Recently, a new assessment tool, which has received positive feedback from EU officials, evaluated generative AI models created by major technology firms like Meta and OpenAI across numerous categories, aligning with the EU's comprehensive AI Act, which will be implemented in phases over the next two years.

Developed by the Swiss startup LatticeFlow AI in collaboration with research institutions ETH Zurich and Bulgaria's INSAIT, this framework assigns a score ranging from 0 to 1 to AI models based on various criteria, including technical robustness and safety.

A leaderboard released by LatticeFlow on Wednesday revealed that models from Alibaba, Anthropic, OpenAI, Meta, and Mistral achieved average scores of 0.75 or higher.

Nevertheless, the company's "Large Language Model (LLM) Checker" identified deficiencies in certain models regarding essential compliance areas, highlighting where companies may need to allocate additional resources to meet regulatory standards.

Organizations that do not adhere to the AI Act could incur penalties of up to 35 million euros ($38 million) or 7% of their global annual revenue.

MIXED RESULTS

Currently, the European Union is in the process of determining how to enforce the AI Act's regulations concerning generative AI tools such as ChatGPT. Experts are being brought together to develop a code of practice for this technology, expected to be finalized by spring 2025.

The initial assessments provide insight into specific areas where technology companies may struggle to comply with the law.

One ongoing concern in the development of generative AI models is the issue of discriminatory outputs, which often mirror human biases related to gender, race, and other factors when prompted.

In evaluations of discriminatory output, LatticeFlow's LLM Checker assigned OpenAI's "GPT-3.5 Turbo" a score of 0.46, while Alibaba Cloud's "Qwen1.5 72B Chat" model scored even lower at 0.37.

In tests for "prompt hijacking," a cyberattack method where malicious prompts are disguised as legitimate to extract sensitive data, Meta's "Llama 2 13B Chat" model received a score of 0.42, and Mistral's "8x7B Instruct" model scored 0.38.

The highest average score was achieved by "Claude 3 Opus," a model from Google-backed Anthropic, which received a score of 0.89.

The testing framework aligns with the AI Act's provisions and will be expanded to include additional enforcement measures as they are developed. LatticeFlow has announced that the LLM Checker will be available online for developers to assess their models' compliance.

Petar Tsankov, CEO and cofounder of LatticeFlow, shared with Reuters that the overall test results were encouraging and provided a pathway for companies to refine their models in accordance with the AI Act.

"The EU is still defining compliance standards, but we are already identifying some deficiencies in the models," he noted. "By focusing more on compliance optimization, we believe model providers can effectively prepare to meet regulatory demands."

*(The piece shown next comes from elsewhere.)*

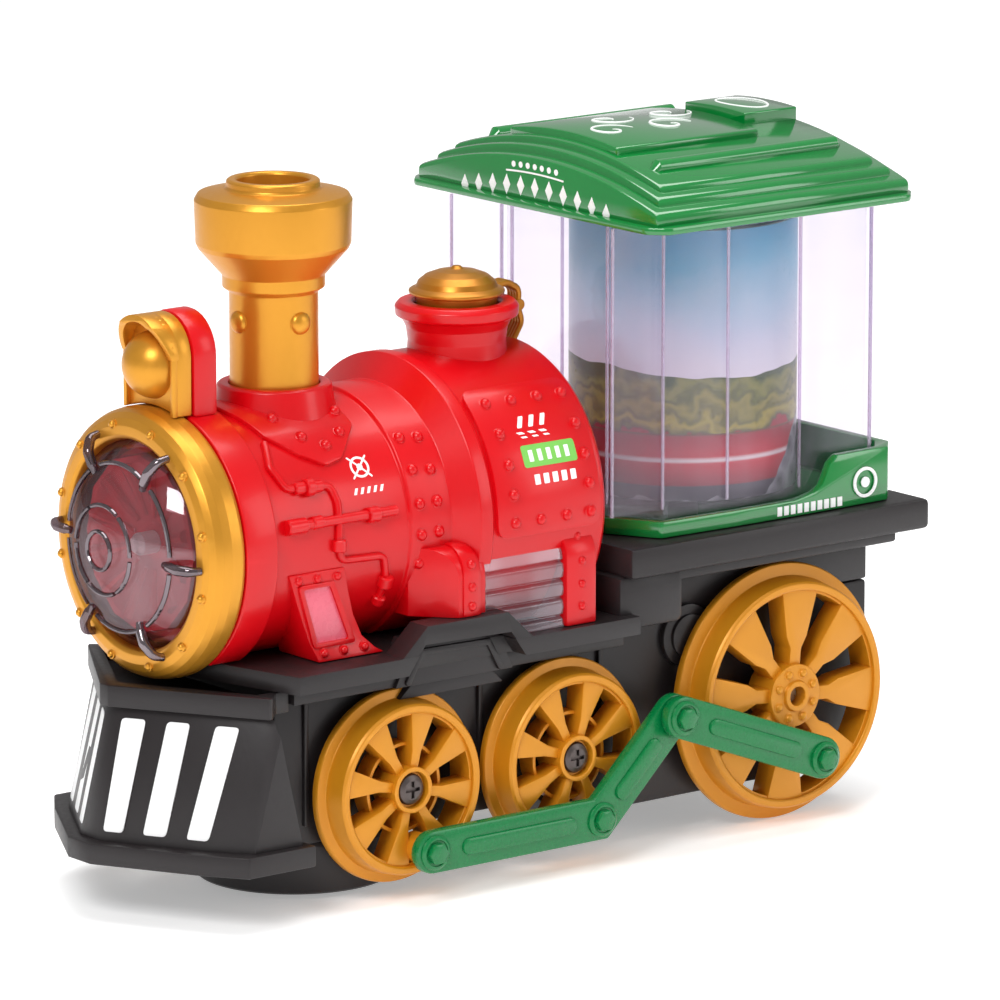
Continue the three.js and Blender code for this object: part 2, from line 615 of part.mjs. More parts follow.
function fillerCap() {
  const profile = [[0, 120.9], [8.6, 120.9], [8.95, 121.4], [8.95, 123.8], [10.5, 123.8], [10.5, 124.6],
    [9, 125.6], [7.6, 127.8], [4.6, 129.6], [1.2, 130.3], [0.9, 131], [0, 131]];
  const cap = turned("z", profile, 24, DOME_X, 0, 0);
  const arm = box(10.6, CAP_HINGE.x + 0.5, -2.2, 2.2, 123.9, 124.8);
  const drop = box(CAP_HINGE.x - 0.5, CAP_HINGE.x + 0.5, -2.2, 2.2, CAP_HINGE.z, 124.8);
  const knuckle = disc("y", 1.2, -2.2, 2.2, 16, CAP_HINGE.x, 0, CAP_HINGE.z);
  return join(cap, arm, drop, knuckle);
}

place("filler_collar", fillerCollar(), RED);
place("filler_cap", fillerCap(), GOLD);

// ---------------------------------------------------------------- mist unit and sound, inside
place("water_tank", cut(box(-9, 11, -14, 14, 93, 108.4), box(-7, 9, -12, 12, 95, 112)), CLEAR);
place("mist_unit", disc("z", 8, 84, 95.6, 24, CHIMNEY_X, 0, 0), WHITE);
place("circuit_board", box(-66, -10, -16, 16, 66.4, 68), BOARD);
place("speaker", turned("z", [[0, 68.5], [6, 68.5], [12, 75], [12, 78], [0, 78]], 24, -20, 0, 0), BLACK);

// ---------------------------------------------------------------- cab
const CAB_HALF = [[29.6, -17.5], [36, -29.4], [98.4, -29.4], [102, -25]];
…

Meta and Mistral chose not to comment, while Alibaba, Anthropic, and OpenAI did not respond immediately to requests for feedback.

The European Commission is unable to validate external tools; however, it has been kept informed during the development of the LLM Checker, which it has characterized as a "first step" toward implementing the new legislation.

A representative from the European Commission stated that the organization appreciates this study and the AI model evaluation platform as an initial move in converting the EU AI Act into specific technical requirements.